>> start MATERIAL PROVIDED
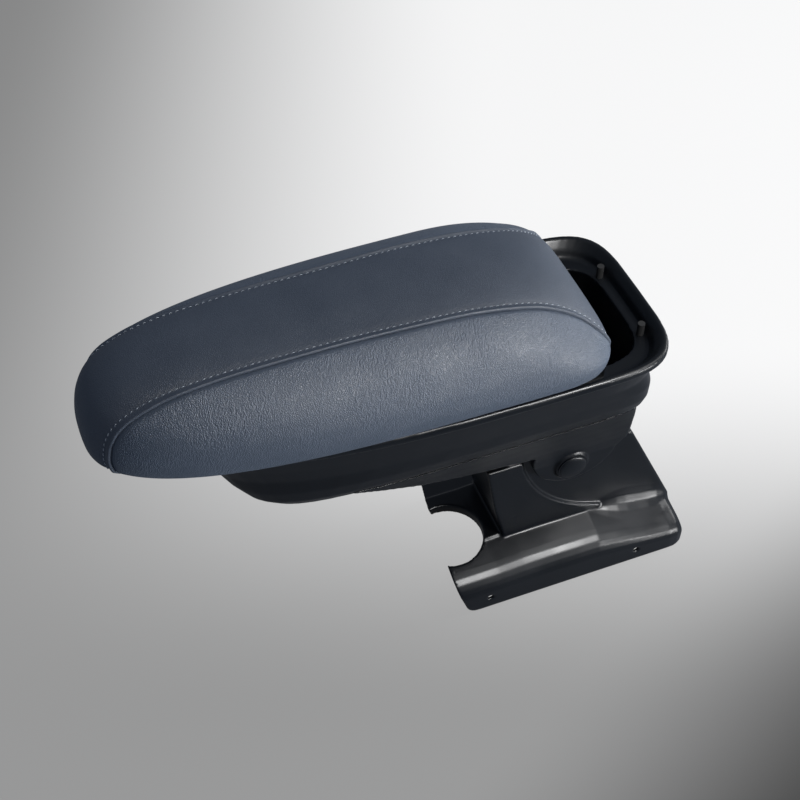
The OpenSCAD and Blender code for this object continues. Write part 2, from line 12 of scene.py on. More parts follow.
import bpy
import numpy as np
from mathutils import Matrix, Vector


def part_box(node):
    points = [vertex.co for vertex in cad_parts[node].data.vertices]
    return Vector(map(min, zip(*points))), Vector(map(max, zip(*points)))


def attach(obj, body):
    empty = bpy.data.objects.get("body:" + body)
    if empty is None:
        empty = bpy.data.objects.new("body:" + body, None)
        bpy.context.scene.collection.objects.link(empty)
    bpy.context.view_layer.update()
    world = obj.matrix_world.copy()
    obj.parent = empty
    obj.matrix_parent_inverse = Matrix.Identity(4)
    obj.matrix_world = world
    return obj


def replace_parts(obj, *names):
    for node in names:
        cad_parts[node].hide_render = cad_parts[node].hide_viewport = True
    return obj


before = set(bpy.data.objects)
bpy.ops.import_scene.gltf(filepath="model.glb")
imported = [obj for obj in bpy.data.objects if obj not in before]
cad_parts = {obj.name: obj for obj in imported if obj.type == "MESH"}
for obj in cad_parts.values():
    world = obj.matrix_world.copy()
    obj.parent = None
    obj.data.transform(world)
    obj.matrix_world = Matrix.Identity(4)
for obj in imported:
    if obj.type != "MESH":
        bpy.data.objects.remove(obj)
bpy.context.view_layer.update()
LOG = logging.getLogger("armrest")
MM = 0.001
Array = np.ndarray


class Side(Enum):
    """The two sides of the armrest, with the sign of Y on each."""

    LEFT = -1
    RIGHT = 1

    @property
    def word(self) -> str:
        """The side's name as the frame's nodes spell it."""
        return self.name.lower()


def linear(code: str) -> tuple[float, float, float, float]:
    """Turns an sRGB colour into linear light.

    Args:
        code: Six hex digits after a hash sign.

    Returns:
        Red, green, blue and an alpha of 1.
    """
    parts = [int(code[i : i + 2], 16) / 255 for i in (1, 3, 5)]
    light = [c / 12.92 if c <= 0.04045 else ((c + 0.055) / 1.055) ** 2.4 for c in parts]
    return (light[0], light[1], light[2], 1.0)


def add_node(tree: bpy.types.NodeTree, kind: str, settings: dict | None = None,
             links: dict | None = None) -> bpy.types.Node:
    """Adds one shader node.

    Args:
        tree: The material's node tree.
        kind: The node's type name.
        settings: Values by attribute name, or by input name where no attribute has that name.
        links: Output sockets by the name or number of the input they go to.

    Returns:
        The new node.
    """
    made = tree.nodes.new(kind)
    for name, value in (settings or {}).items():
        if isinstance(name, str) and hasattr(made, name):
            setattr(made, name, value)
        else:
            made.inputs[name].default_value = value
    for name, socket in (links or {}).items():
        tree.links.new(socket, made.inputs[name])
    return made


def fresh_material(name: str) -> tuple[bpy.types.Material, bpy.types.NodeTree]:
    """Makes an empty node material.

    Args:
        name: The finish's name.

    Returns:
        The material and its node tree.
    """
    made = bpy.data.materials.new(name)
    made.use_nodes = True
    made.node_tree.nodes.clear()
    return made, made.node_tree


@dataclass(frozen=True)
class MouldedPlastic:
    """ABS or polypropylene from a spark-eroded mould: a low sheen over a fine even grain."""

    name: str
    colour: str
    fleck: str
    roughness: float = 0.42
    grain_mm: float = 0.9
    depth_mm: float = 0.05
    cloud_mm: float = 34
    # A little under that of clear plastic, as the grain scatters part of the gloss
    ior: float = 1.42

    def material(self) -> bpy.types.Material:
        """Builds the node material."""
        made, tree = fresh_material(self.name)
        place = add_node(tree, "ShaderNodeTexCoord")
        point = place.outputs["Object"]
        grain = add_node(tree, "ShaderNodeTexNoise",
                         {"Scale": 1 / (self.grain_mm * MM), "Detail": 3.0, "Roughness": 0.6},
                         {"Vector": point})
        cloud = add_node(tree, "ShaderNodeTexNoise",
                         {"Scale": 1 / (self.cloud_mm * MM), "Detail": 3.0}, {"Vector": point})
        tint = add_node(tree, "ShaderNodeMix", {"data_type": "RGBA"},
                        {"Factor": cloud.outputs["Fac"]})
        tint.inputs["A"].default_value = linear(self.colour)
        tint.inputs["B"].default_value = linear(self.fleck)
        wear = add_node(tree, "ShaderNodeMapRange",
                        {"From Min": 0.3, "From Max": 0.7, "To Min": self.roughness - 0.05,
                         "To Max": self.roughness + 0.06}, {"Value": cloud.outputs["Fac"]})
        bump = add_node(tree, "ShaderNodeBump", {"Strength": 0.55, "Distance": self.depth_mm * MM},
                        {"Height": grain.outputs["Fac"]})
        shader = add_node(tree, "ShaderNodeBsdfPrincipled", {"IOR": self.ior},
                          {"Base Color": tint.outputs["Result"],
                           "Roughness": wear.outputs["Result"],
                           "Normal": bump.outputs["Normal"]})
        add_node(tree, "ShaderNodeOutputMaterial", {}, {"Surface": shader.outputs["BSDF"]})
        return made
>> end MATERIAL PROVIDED
- PROBLEM REQUIREMENTS: Using the listing above, locate the lines that hold "Identity" and copy each one.

- EXERCISE OUTPUT:
    obj.matrix_parent_inverse = Matrix.Identity(4)
    obj.matrix_world = Matrix.Identity(4)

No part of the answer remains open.